_Instructions to follow:_ Look below for the line containing "Recreate this object". Output it and each remaining line of the entries exactly, and nothing else.

_Input records:_
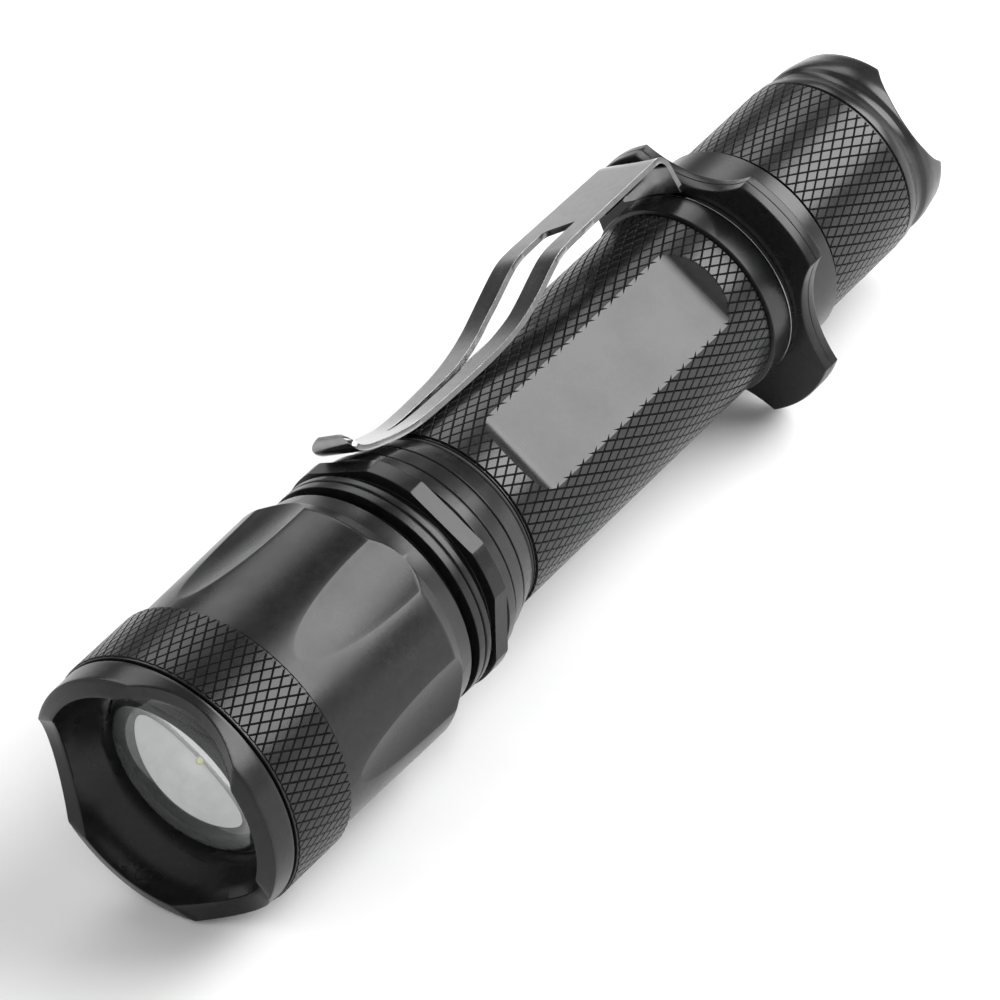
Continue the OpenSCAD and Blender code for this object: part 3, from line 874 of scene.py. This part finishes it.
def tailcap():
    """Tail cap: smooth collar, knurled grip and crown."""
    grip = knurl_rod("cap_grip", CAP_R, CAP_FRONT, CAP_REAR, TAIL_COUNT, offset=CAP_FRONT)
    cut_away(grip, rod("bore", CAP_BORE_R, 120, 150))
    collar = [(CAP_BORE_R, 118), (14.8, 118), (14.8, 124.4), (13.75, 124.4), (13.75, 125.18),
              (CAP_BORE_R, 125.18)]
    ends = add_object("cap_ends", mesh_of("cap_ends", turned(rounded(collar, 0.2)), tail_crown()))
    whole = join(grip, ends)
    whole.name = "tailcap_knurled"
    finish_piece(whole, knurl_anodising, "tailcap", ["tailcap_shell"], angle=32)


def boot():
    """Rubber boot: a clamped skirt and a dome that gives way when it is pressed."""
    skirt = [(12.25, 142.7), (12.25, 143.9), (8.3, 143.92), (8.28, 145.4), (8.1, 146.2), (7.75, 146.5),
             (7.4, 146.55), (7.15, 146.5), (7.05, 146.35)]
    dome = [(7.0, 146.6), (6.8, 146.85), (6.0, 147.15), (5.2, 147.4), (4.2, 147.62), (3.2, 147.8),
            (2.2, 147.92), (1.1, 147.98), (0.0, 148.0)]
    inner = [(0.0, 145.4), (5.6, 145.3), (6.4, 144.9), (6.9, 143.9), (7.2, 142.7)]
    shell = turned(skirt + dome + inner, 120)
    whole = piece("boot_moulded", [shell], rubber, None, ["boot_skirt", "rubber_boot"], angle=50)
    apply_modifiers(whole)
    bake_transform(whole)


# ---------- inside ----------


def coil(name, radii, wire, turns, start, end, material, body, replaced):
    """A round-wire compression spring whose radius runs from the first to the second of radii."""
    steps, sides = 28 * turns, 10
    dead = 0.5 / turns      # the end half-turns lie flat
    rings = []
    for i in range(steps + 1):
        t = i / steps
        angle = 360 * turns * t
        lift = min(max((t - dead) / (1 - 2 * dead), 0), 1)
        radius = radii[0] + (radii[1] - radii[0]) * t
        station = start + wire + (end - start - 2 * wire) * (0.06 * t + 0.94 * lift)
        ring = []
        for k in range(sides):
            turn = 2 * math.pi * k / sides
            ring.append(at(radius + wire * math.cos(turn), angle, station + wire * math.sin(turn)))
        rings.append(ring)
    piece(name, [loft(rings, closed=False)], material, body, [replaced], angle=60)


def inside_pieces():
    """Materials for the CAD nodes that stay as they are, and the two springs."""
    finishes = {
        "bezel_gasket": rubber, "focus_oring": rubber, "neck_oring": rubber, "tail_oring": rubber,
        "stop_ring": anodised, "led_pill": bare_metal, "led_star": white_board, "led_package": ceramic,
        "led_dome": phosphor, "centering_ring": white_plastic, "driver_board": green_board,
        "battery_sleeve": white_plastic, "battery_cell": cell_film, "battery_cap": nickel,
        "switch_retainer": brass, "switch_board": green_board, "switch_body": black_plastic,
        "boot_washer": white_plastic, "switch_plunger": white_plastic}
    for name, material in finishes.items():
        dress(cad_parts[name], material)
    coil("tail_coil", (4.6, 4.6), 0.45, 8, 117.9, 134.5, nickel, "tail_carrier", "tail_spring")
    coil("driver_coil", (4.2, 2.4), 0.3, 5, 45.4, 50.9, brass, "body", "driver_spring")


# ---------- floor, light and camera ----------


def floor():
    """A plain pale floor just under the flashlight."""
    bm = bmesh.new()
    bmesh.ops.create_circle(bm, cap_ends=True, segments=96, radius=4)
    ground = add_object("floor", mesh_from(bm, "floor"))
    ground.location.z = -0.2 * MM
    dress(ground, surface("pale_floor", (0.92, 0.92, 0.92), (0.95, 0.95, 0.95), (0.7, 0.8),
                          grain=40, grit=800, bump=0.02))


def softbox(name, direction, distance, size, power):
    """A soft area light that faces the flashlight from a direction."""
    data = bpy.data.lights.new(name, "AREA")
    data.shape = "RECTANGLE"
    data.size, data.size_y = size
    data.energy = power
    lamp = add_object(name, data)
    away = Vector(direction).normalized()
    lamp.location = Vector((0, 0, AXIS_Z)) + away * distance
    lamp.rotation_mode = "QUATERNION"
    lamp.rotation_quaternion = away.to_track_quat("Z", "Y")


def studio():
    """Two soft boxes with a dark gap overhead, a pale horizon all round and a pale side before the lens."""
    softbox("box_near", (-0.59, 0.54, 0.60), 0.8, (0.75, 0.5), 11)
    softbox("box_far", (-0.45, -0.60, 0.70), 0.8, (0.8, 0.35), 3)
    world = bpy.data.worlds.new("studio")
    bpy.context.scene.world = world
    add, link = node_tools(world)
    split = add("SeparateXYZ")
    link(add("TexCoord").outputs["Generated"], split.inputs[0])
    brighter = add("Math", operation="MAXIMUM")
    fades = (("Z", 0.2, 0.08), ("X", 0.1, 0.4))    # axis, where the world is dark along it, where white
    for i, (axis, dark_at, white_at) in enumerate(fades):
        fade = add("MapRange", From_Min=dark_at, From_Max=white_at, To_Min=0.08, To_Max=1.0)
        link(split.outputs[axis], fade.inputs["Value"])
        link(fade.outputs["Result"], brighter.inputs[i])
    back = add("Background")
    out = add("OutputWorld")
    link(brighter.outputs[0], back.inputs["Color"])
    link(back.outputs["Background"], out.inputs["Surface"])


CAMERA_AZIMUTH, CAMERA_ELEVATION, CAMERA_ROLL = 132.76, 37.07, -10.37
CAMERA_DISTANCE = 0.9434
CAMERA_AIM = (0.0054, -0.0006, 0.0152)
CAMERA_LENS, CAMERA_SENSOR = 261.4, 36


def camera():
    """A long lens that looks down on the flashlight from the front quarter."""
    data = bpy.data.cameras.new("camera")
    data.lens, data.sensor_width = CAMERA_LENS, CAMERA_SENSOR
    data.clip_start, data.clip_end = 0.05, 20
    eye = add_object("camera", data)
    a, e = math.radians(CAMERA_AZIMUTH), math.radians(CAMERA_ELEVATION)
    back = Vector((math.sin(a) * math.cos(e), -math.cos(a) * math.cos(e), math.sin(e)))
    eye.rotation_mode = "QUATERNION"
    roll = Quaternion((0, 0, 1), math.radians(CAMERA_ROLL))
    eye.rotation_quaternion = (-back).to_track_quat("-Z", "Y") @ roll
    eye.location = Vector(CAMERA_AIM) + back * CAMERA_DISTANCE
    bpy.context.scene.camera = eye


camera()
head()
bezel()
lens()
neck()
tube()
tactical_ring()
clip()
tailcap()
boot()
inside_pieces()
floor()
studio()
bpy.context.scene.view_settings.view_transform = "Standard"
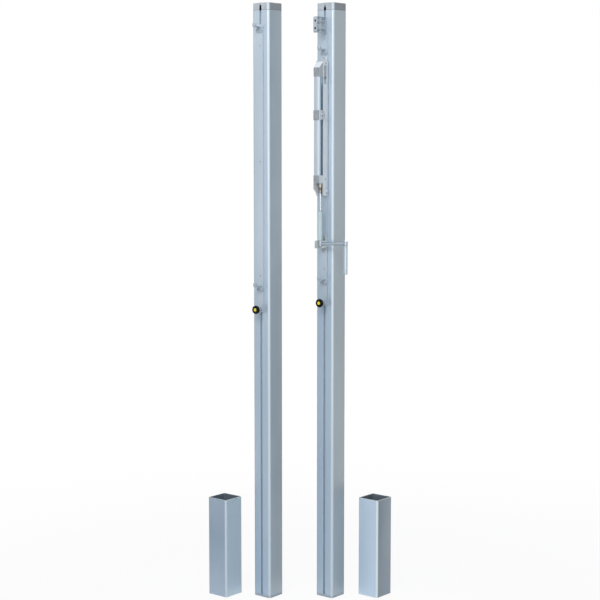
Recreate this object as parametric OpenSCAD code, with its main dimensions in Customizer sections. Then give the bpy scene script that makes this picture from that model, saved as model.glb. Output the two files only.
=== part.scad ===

_Written answer:_
Recreate this object as parametric OpenSCAD code, with its main dimensions in Customizer sections. Then give the bpy scene script that makes this picture from that model, saved as model.glb. Output the two files only.
=== part.scad ===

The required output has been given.